• **Your task**
Reproduce the listing that follows with no differences at all.

:::::

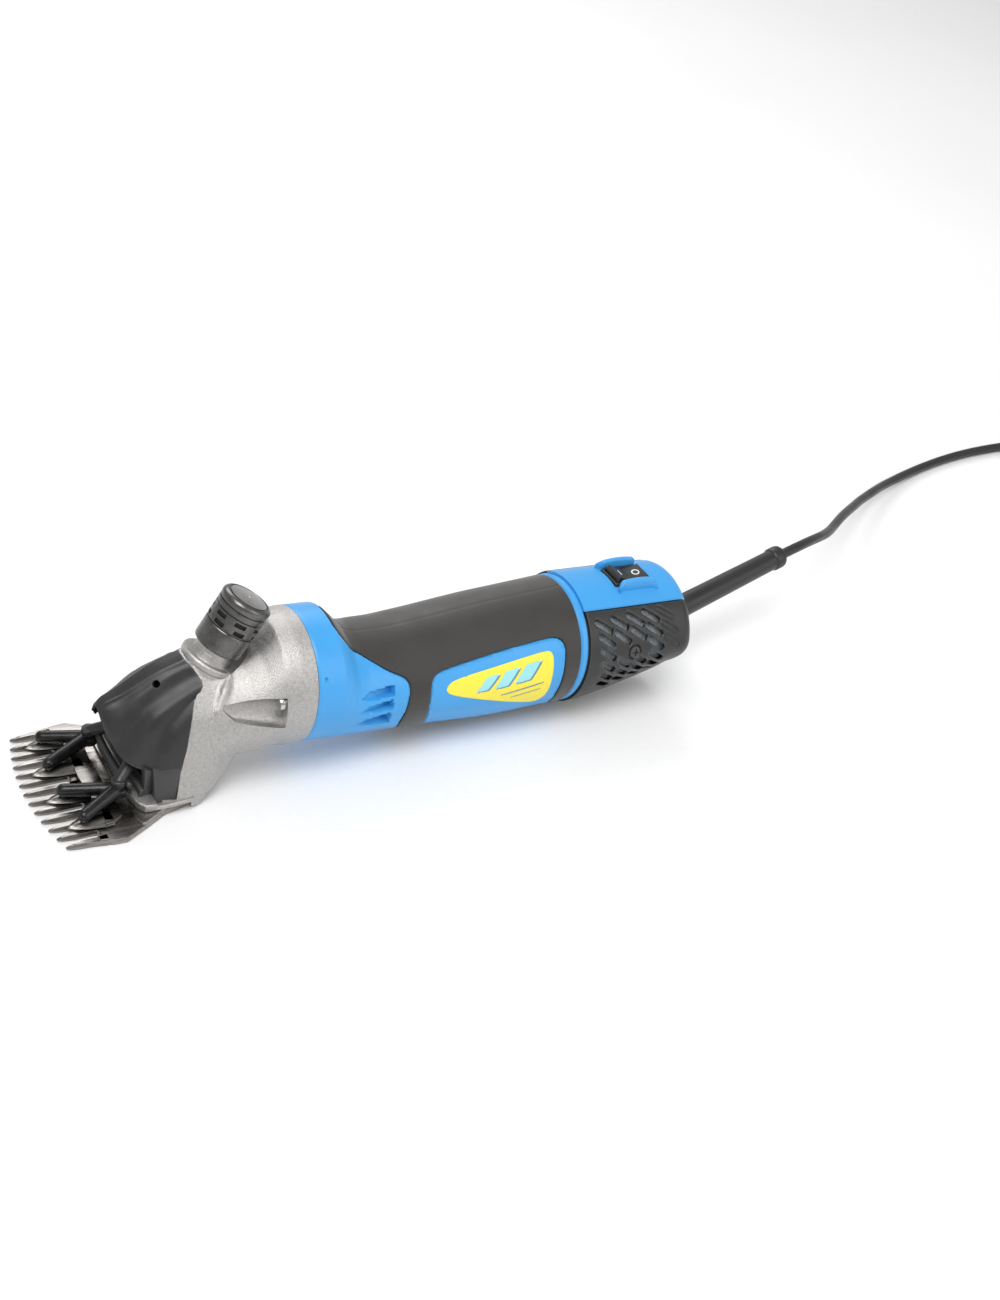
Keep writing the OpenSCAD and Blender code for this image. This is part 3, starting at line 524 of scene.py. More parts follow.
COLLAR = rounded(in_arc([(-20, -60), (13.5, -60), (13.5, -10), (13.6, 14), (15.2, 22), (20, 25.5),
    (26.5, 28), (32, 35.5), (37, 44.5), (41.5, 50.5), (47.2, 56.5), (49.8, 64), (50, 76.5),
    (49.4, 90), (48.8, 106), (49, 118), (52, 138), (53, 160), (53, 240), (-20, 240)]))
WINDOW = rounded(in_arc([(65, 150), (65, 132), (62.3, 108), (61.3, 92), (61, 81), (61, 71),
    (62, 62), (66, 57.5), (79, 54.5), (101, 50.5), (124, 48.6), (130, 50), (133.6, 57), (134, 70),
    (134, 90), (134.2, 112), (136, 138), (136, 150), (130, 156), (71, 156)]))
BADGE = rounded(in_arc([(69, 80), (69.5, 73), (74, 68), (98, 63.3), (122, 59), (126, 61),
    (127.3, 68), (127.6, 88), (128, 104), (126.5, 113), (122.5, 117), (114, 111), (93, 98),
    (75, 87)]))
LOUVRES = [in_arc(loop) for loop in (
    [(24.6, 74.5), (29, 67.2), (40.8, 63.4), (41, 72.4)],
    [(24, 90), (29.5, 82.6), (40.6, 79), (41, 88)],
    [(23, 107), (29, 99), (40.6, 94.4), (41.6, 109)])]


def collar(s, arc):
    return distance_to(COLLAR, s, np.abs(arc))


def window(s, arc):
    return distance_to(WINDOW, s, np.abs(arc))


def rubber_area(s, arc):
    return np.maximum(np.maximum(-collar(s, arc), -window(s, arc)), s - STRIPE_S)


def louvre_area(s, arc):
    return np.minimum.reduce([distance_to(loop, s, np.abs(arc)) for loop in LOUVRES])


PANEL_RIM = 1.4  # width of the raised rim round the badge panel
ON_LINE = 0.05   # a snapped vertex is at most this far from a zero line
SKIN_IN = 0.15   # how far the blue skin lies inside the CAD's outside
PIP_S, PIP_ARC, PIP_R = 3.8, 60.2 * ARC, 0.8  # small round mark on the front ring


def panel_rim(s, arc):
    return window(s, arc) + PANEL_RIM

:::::

• **Task output**
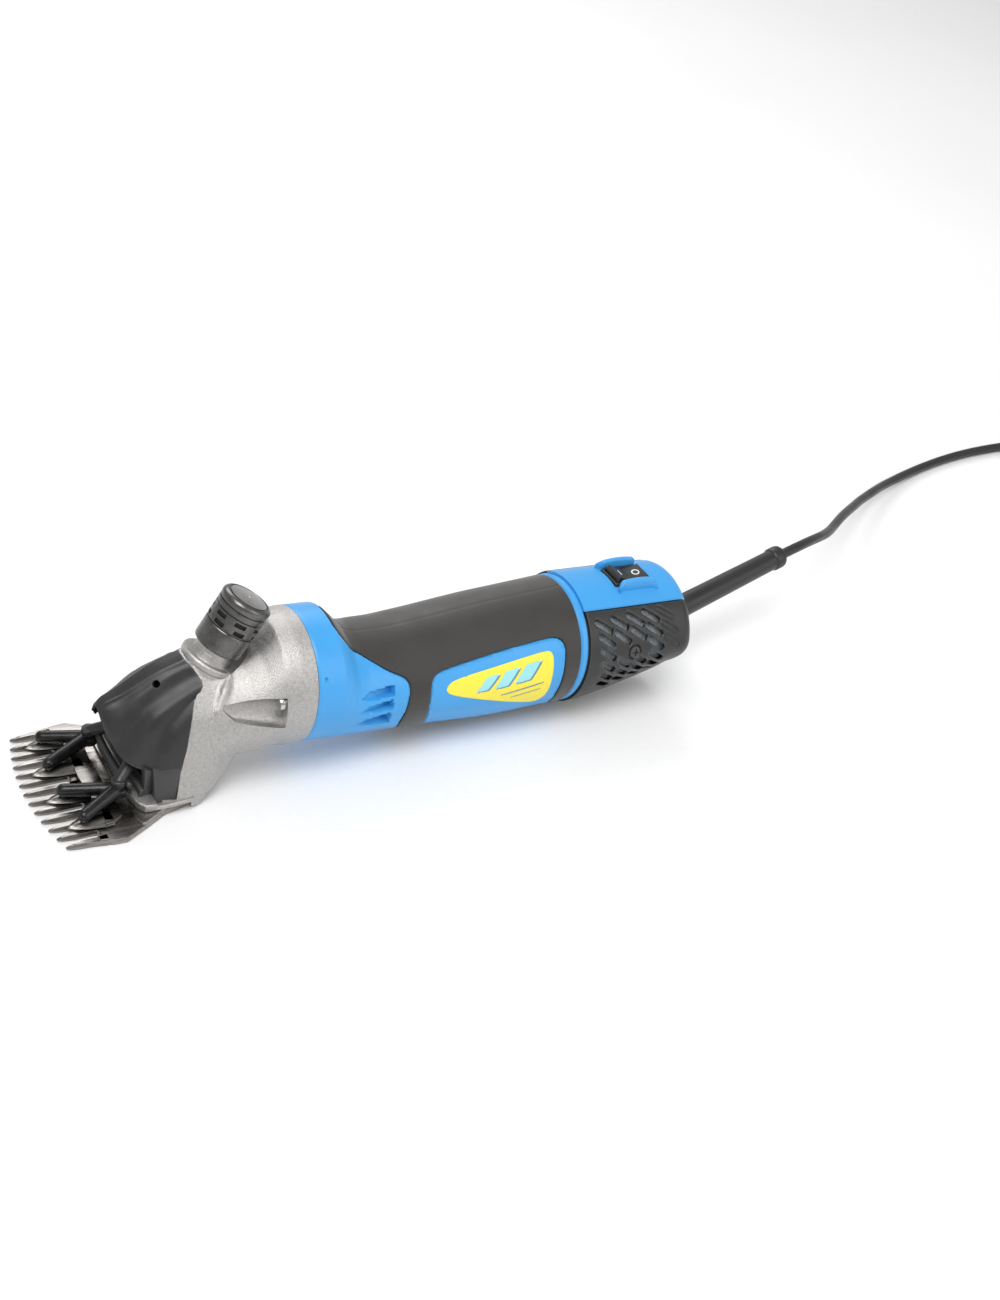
Keep writing the OpenSCAD and Blender code for this image. This is part 3, starting at line 524 of scene.py. More parts follow.
COLLAR = rounded(in_arc([(-20, -60), (13.5, -60), (13.5, -10), (13.6, 14), (15.2, 22), (20, 25.5),
    (26.5, 28), (32, 35.5), (37, 44.5), (41.5, 50.5), (47.2, 56.5), (49.8, 64), (50, 76.5),
    (49.4, 90), (48.8, 106), (49, 118), (52, 138), (53, 160), (53, 240), (-20, 240)]))
WINDOW = rounded(in_arc([(65, 150), (65, 132), (62.3, 108), (61.3, 92), (61, 81), (61, 71),
    (62, 62), (66, 57.5), (79, 54.5), (101, 50.5), (124, 48.6), (130, 50), (133.6, 57), (134, 70),
    (134, 90), (134.2, 112), (136, 138), (136, 150), (130, 156), (71, 156)]))
BADGE = rounded(in_arc([(69, 80), (69.5, 73), (74, 68), (98, 63.3), (122, 59), (126, 61),
    (127.3, 68), (127.6, 88), (128, 104), (126.5, 113), (122.5, 117), (114, 111), (93, 98),
    (75, 87)]))
LOUVRES = [in_arc(loop) for loop in (
    [(24.6, 74.5), (29, 67.2), (40.8, 63.4), (41, 72.4)],
    [(24, 90), (29.5, 82.6), (40.6, 79), (41, 88)],
    [(23, 107), (29, 99), (40.6, 94.4), (41.6, 109)])]


def collar(s, arc):
    return distance_to(COLLAR, s, np.abs(arc))


def window(s, arc):
    return distance_to(WINDOW, s, np.abs(arc))


def rubber_area(s, arc):
    return np.maximum(np.maximum(-collar(s, arc), -window(s, arc)), s - STRIPE_S)


def louvre_area(s, arc):
    return np.minimum.reduce([distance_to(loop, s, np.abs(arc)) for loop in LOUVRES])


PANEL_RIM = 1.4  # width of the raised rim round the badge panel
ON_LINE = 0.05   # a snapped vertex is at most this far from a zero line
SKIN_IN = 0.15   # how far the blue skin lies inside the CAD's outside
PIP_S, PIP_ARC, PIP_R = 3.8, 60.2 * ARC, 0.8  # small round mark on the front ring


def panel_rim(s, arc):
    return window(s, arc) + PANEL_RIM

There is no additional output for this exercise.